> [PROBLEM DETAILS]
The required output is every line from the beginning of the entries below through the line that includes "with its nap", copied exactly.

> [MATERIAL SHOWN]
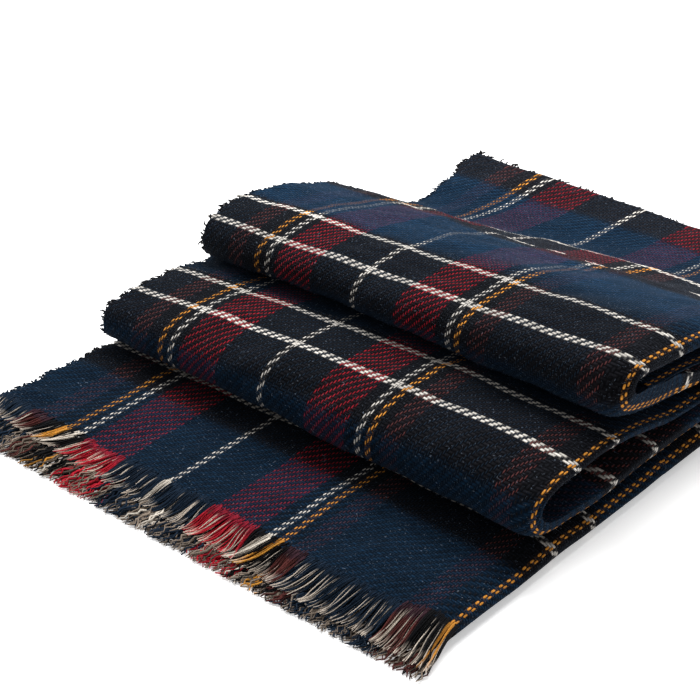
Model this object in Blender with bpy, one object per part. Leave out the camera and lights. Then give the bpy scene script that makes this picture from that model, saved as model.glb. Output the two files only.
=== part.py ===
# A tartan blanket scarf, folded in half lengthwise and then laid back and forth in five lengths.
# X runs across the folded width: the two selvages lie at -X and the long fold at +X.
# Y runs along the lengths: the fringed end is at -Y and the folded far end at +Y. Z is up.
# The scarf is one woven length. Each stretch of it that shows is a double wall of cloth, two
# plies joined at the long fold, and the plies behind them share one layered solid.
# Tables and sizes are in millimetres, with Y counted from the root of the fringe. At the end the
# whole scarf is moved so that the middle of its base is the origin, in metres.

import math

import bmesh
import bpy
import numpy as np

METRES = 0.001
CLEARANCE = 0.3          # between neighbouring pieces

# The cloth
SELVAGE_X = -172.0       # both selvages
FLAT_END_X = 158.0       # where the plies start to round into the long fold
LONG_FOLD_X = 175.0      # the long fold's outermost line
WALL = 2.4               # one ply with its nap

# The stack
CUT_Y = 200.0            # the folds in front of this line are separate stretches
SEAM_LENGTH = 1205.0     # distance along the cloth where the top fold's stretch ends
FRONT_LENGTH = 1120.0    # distance along the cloth where the top fold's front is
CREST_LENGTH = 1140.0    # distance along the cloth where the top fold's upper side starts

# The bottom length, flat on its lower ply
BOTTOM_HIGH_LEFT = 7.2
BOTTOM_HIGH_RIGHT = 15.0
BOTTOM_FOLD_HIGH = 8.0
BOTTOM_BOW = 2.0         # the upper ply's line across, bent as the bow column of the tables
BOTTOM_STATIONS = 9      # lines across the bottom length

# The hidden layers
HIDDEN_BACK_LEFT = 338.0
HIDDEN_BACK_RIGHT = 360.0
HIDDEN_SLACK = 3.0       # between the hidden layers and the cloth over them
HIDDEN_INSET = 3.0       # how far the hidden edges stand back from the selvages and the fold
GROOVE = 3.5             # depth of the grooves between the hidden layers
HIDDEN_LEAST_HIGH = 1.2  # where the cloth over them comes down to the ground
# Share of the stack's height under each layer's top: at its front by the selvages, at its front by
# the long fold, and at its back
LAYER_TOPS = ((0.125, 0.19, 0.25), (0.325, 0.41, 0.5), (0.52, 0.585, 0.75), (1.0, 1.0, 1.0))
# One layer's side from its bottom to its top: share of its height, and share of the groove's depth
LAYER_SIDE = ((0.22, 0.12), (0.5, 0.0), (0.78, 0.12), (1.0, 1.0))
OUTSIDE_INSET = 0.6      # share of the groove's depth at the stack's very top and bottom
BACK_SHARE_BY = 0.62     # share of the depth of the stack where the back's column is reached

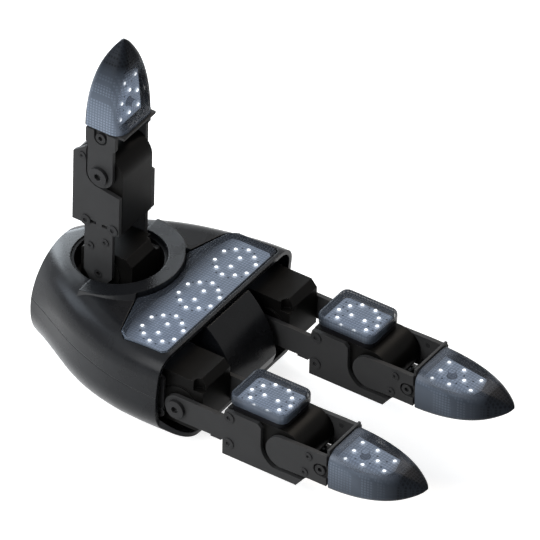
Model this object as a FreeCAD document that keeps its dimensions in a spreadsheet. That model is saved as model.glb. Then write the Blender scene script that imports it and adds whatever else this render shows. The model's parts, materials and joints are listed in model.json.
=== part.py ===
import FreeCAD, Part
import math
import os
import Sketcher

# Two-finger-and-thumb robot hand, millimetres.
# Origin: centre of the wrist flange. +X runs out along the fingers, +Z is the palm side.
# The near finger and the near thumb plate are on the -Y side.

# Driving dimensions. Lengths in millimetres, angles in degrees.
SIZES = {
    # Finger frame: where the joint axes are.
    "finger_spacing": 57.0,
    "finger_axis_x": 77.7,
    "finger_axis_z": 1.6,
    "link_length": 45.8,
    "thumb_axis_x": 23.5,
    "thumb_axis_z": 20.7,
    "hub_x": 25.0,
    # Clearances.
    "seat_gap": 0.3,
    "bore_gap": 0.05,
    # Side plates of every link.
    "plate_inner": 9.9,
    "plate_thick": 1.7,
    "plate_round": 5.3,
    "plate_step_x": 20.2,
    "plate_slope": 0.8,
    "plate_neck": 0.9,
    "plate_top": 8.7,
    "plate_corner": 1.5,
    "plate_bottom": 11.8,
    "socket_radius": 9.1,
    "lip_drop": 8.4,
    "lip_reach": 10.3,
    "lip_chamfer": 3.8,
    "thumb_rear_low": 6.3,
    "thumb_rear_high": 6.0,
    "thumb_bevel_low": 2.6,
    "thumb_bevel_high": 2.0,
    "thumb_slot_near": 1.2,
    "thumb_slot_far": 4.2,
    "thumb_slot_wide": 1.4,
    "thumb_slot_round": 0.6,
    "tie_x": 14.3,
    "tie_long": 4.6,
    "tie_thick": 1.5,
    # Middle motor, which is the drum between the side plates.
    "drum_radius": 8.8,
    "drum_half_width": 9.6,
    "motor_back": 19.2,
    "motor_step_x": 20.9,
    "motor_step_z": 5.0,
    # Fasteners.
    "bolt_head_radius": 3.7,
    "bolt_head_height": 1.6,
    "bolt_radius": 2.0,
    "bolt_depth": 4.0,
    "bolt_socket": 1.5,
    "screw_head_radius": 2.2,
    "screw_head_height": 0.5,
    "screw_edge": 2.6,
    "screw_radius": 1.1,
    "screw_socket": 1.0,
    "small_head_radius": 1.6,
    "small_socket": 0.7,
    # Finger pad.
    "pad_length": 24.5,
    "pad_half_width": 9.9,
    "pad_corner": 3.2,
    "pad_front_gap": 0.2,
    "pad_base_inset": 0.5,
    "pad_base_high": 2.3,
    "pad_cover_high": 4.6,
    "pad_edge": 1.5,
    "pad_wall": 1.2,
    "pad_board_thick": 1.0,
    "pad_board_margin": 1.6,
    "led_size": 1.2,
    "led_high": 0.5,
    # Yoke that carries the fingertip.
    "arm_round": 6.8,
    "arm_top": 7.2,
    "arm_bottom": 6.3,
    "thumb_arm_half": 5.5,
    "thumb_lobe_half": 6.5,
    "arm_reach": 19.6,
    "lobe_lead": 0.5,
    "lobe_slope": 1.0,
    "crossbar_back": 19.0,
    "crossbar_thick": 1.0,
    "crossbar_top": 9.5,
    "notch_radius": 2.8,
    "notch_web": 0.4,
    "tip_bolt_x": 16.8,
    "tip_bolt_head": 2.1,
    # Fingertip.
    "tip_base_x": 20.3,
    "tip_length": 35.9,
    "tip_half_width": 11.4,
    "tip_top": 8.8,
    "tip_bottom": 7.6,
    "tip_apex_z": 1.8,
    "tip_top_corner": 5.0,
    "tip_bottom_corner": 1.5,
    "tip_corner_growth": 3.0,
    "tip_power": 2.65,
    "tip_point": 0.75,
    "tip_wall": 1.5,
    "tip_board_z": 4.3,
    "tip_board_thick": 1.0,
    "tip_board_length": 21.5,
    "tip_board_half": 8.3,
    "tip_board_end_half": 5.6,
    "tip_board_bevel": 1.5,
    "tip_heart_corner": 1.2,
    "tip_rib_margin": 1.0,
    "tip_back_thick": 1.0,
    "tip_back_long": 14.0,
    "tip_peg_radius": 1.6,
    "tip_peg_x": 8.6,
    "tip_peg_high": 2.4,
    # Palm shell.
    "palm_wall": 1.8,
    "palm_seam_z": 5.0,
    "palm_seam_gap": 0.15,
    "mouth_top_x": 72.3,
    "mouth_side_x": 70.9,
    "mouth_low_z": 6.3,
    "lip_x": 80.0,
    "lip_low_z": 12.0,
    "lip_half": 29.0,
    "lip_corner_y": 41.0,
    "lip_corner_radius": 12.5,
    "collar_top_z": 22.9,
    "collar_tilt": 2.9,
    "collar_radius": 25.7,
    "collar_rear_x": 24.5,
    "hub_opening": 18.0,
    "hub_ring_wall": 1.3,
    "hub_ring_bottom": 9.0,
    "hub_flange_wide": 1.6,
    "hub_flange_thick": 1.5,
    "hub_ring_drop": 1.6,
    # Palm pad.
    "palm_pad_front": 70.4,
    "palm_pad_half": 37.2,
    "palm_pad_notch_x": 43.6,
    "palm_pad_notch_y": 15.9,
    "palm_pad_rear_x": 49.5,
    "palm_pad_rear_y": 35.0,
    "palm_pad_top": 21.9,
    "palm_pad_seat": 18.6,
    "palm_pad_gap": 0.3,
    "palm_led_x": 60.2,
    "palm_led_pitch": 23.7,
    # Wrist flange.
    "flange_thick": 5.0,
    "flange_bore": 5.0,
    "bolt_circle": 32.0,
    "mount_hole": 1.65,
    # Chassis and boards in the palm.
    "chassis_top": -9.5,
    "chassis_thick": 2.5,
    "chassis_half": 14.0,
    "wall_x": 62.0,
    "wall_thick": 2.5,
    "wall_margin": 1.5,
    "wall_bottom": -8.0,
    "wall_top": 13.0,
    "crest_half": 34.0,
    # Base motors.
    "motor_half": 9.0,
    "motor_sleeve": 0.6,
    "motor_front": 9.4,
    "motor_high": 13.1,
    "motor_low": 9.2,
    "motor_bevel_along": 2.5,
    "motor_bevel_up": 2.9,
    "sleeve_radius": 8.0,
    "recess_radius": 2.3,
    "recess_back": 1.9,
    "recess_inset": 0.9,
    "recess_depth": 4.1,
    # Brackets beside the base motors.
    "cheek_thick": 1.2,
    "cheek_front": 71.6,
    "cheek_low": 8.0,
    "cheek_high": 11.5,
    "cheek_bevel": 1.5,
    "cheek_screw_x": 70.0,
    "cheek_screw_z": 5.2,
    # Turntable under the thumb.
    "turntable_radius": 16.0,
    "turntable_bottom": 10.0,
    "turntable_thick": 2.5,
    "pivot_radius": 4.0,
    "pivot_depth": 5.0,
    # Swivel motor.
    "swivel_half_length": 14.0,
    "swivel_half_width": 13.0,
    "swivel_top": 9.0,
    # Control board.
    "control_rear_gap": 3.0,
    "control_front_gap": 2.0,
    "control_side_gap": 1.0,
    "control_post_radius": 1.6,
    "control_post_high": 2.0,
    "control_thick": 1.6,
    "chip_half": 4.0,
    "chip_high": 1.2,
    "plug_long": 4.0,
    "plug_half": 9.0,
    "plug_high": 4.0,
    # Front panel between the finger bays.
    "panel_half": 13.5,
    "panel_wall": 1.8,
    "panel_top": 19.4,
    "panel_top_x": 72.8,
    "panel_dip_long": 2.6,
    "panel_nose_x": 85.4,
    "panel_nose_z": 4.6,
    "panel_foot_x": 84.0,
    "panel_bottom": 9.0,
    "panel_radius": 34.0,
}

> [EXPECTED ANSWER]
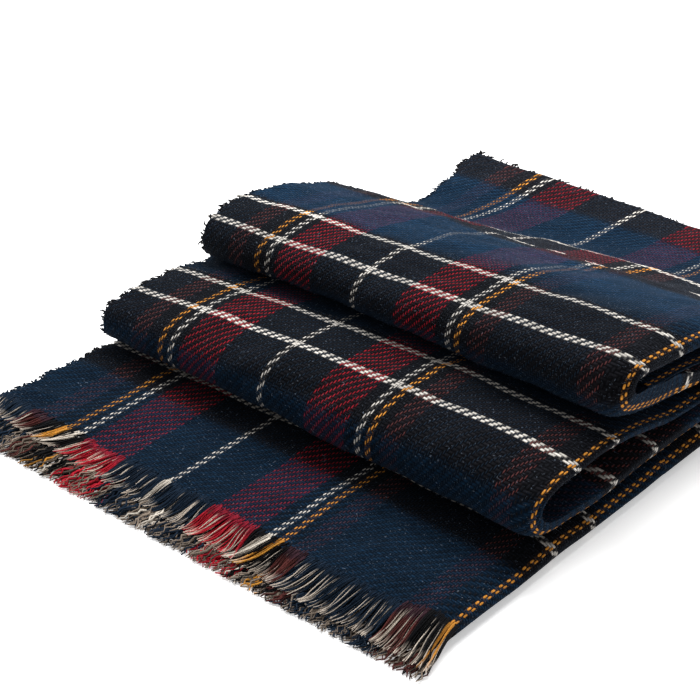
Model this object in Blender with bpy, one object per part. Leave out the camera and lights. Then give the bpy scene script that makes this picture from that model, saved as model.glb. Output the two files only.
=== part.py ===
# A tartan blanket scarf, folded in half lengthwise and then laid back and forth in five lengths.
# X runs across the folded width: the two selvages lie at -X and the long fold at +X.
# Y runs along the lengths: the fringed end is at -Y and the folded far end at +Y. Z is up.
# The scarf is one woven length. Each stretch of it that shows is a double wall of cloth, two
# plies joined at the long fold, and the plies behind them share one layered solid.
# Tables and sizes are in millimetres, with Y counted from the root of the fringe. At the end the
# whole scarf is moved so that the middle of its base is the origin, in metres.

import math

import bmesh
import bpy
import numpy as np

METRES = 0.001
CLEARANCE = 0.3          # between neighbouring pieces

# The cloth
SELVAGE_X = -172.0       # both selvages
FLAT_END_X = 158.0       # where the plies start to round into the long fold
LONG_FOLD_X = 175.0      # the long fold's outermost line
WALL = 2.4               # one ply with its nap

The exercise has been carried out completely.